Appointing an executor
A proper will should nominate someone to serve as their estate’s personal representative or executor. The executor is usually the one who submits the will and petitions to open probate. Once appointed by the court, the executor will have full legal authority to act on behalf of the estate.
If you are concerned that the executor is remiss in their responsibilities or has acted illegally (fraud, manipulation, theft, etc.), you have the right to file a complaint with the court. The court will suspend probate and demand an accounting from the executor. If your complaint is validated, the court can dismiss the executor and appoint an administrator to take their place.

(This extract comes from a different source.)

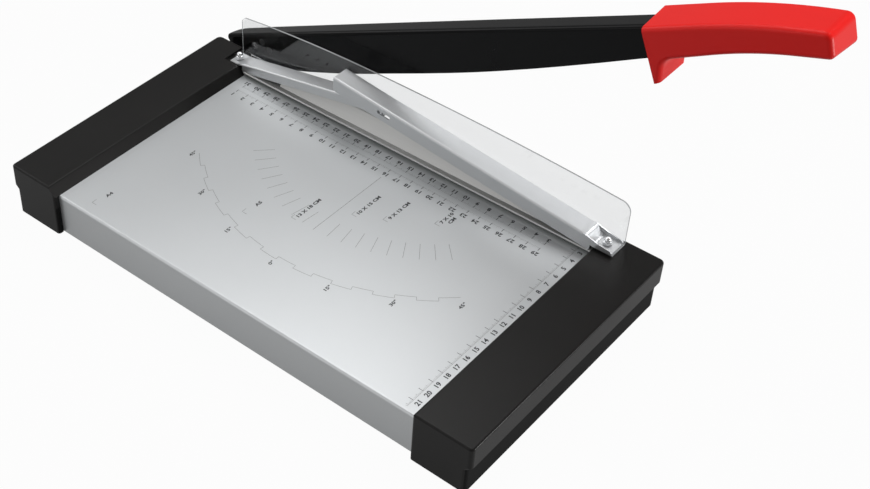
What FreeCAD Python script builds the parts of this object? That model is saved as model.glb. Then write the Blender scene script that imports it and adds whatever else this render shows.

Gathering the estate’s assets
Before the executor can start paying the decedent’s bills and distributing their assets, they’ll need to take an inventory of the estate and determine the fair market value of the assets. Liquid assets like bank accounts and brokerage accounts are easy to value with the most recent account statements, but real property and personal property (art, jewelry, etc.) will need to be professionally appraised.
Settling the decedent’s liabilities
Using the estate’s assets (ideally the ones that haven’t been bequeathed in the will), the executor will need to pay the decedent’s outstanding debt, taxes, probate administration fees, funeral costs, and other bills. This is usually the part of probate that takes the longest, as the state of Arizona requires creditors be given at least four months after the initial notice of probate to submit claims to the estate.
Distributing the remaining assets
When it’s time to distribute the assets and close the estate, the executor will submit an accounting and report of their activities to the court. Once approved, the executor will be free to transfer the assets to the intended beneficiaries. While there are not time restrictions here, you should receive your inheritance fairly quickly once the estate is closed.
What actions can you take after probate is closed?
If you discover that probate is over and the estate has been closed, you have up to one year to petition to reopen probate. If you have any objections to the actions of the executor, you have up to six months to file a complaint with the court. That said, it’s extremely difficult to reclaim assets that have been legally distributed from a closed estate.